People in group 4 are unequivocally hit both by the house price crash and by the interest rate cut. But since their net worth is enormous by comparison with everyone else, even after both these adverse events, and since they’re the ones who benefited from 40 years of house price inflation and the enormous wealth transfer from the young to the old that this entailed, their plight is pretty much inconsequential.

And the poor? Well, they’re pretty much still poor, just as they were during the boom.

Categories: Financial arcana

World of Chutzpah

November 27, 2008 4 comments

BBC City Diarist ‘Stephen’:

During the chancellor’s pre-Budget report and the opposition’s response, there were alternate gasps of disbelief and jeers of contempt across our trading floor. It’s utterly bewildering how our political system has managed to put such innumerates, however well-meaning, in charge of our economy.

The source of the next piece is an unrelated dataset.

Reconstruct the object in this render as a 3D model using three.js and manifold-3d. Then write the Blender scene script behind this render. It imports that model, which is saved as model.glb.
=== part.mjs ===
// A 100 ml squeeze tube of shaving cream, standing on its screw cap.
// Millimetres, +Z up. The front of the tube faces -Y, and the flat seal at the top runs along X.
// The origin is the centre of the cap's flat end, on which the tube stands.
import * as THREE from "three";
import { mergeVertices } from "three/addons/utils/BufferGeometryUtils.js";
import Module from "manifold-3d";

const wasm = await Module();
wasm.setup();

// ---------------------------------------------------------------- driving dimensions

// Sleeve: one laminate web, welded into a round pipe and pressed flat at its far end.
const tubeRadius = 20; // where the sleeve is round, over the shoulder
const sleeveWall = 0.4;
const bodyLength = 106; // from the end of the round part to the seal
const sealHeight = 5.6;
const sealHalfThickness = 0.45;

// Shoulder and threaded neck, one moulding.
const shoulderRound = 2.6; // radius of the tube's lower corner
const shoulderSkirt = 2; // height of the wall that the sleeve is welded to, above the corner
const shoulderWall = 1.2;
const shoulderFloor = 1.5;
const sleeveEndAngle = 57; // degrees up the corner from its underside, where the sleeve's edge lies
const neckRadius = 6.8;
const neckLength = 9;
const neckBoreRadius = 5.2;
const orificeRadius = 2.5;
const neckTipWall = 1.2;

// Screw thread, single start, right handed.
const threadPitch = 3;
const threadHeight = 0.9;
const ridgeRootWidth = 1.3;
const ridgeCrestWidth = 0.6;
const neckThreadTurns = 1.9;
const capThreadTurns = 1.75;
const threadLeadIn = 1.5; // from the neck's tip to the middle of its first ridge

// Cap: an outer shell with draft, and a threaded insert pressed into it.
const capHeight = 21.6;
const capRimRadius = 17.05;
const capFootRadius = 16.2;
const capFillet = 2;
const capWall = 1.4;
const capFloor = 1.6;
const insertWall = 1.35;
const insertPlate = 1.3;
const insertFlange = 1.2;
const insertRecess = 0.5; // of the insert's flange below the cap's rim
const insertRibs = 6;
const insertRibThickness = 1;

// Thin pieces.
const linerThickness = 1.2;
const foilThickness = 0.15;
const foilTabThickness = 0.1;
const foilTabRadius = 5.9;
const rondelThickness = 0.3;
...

Hmm. Perhaps, after you – not the politicians at all – were directly responsible for screwing the economy, you might lay off on jeering at them for trying to clean up the mess you created? And given your complete inability to price or understand liquidity risk, perhaps ‘innumeracy’ jibes might be considered especially inappropriate?

As ever, Dan Davies has the sensible economist’s take on things: viz, it’s all to the good but probably won’t be enough. And prophet of doom Willem Buiters is as terrifying, well-argued and appallingly badly written as ever.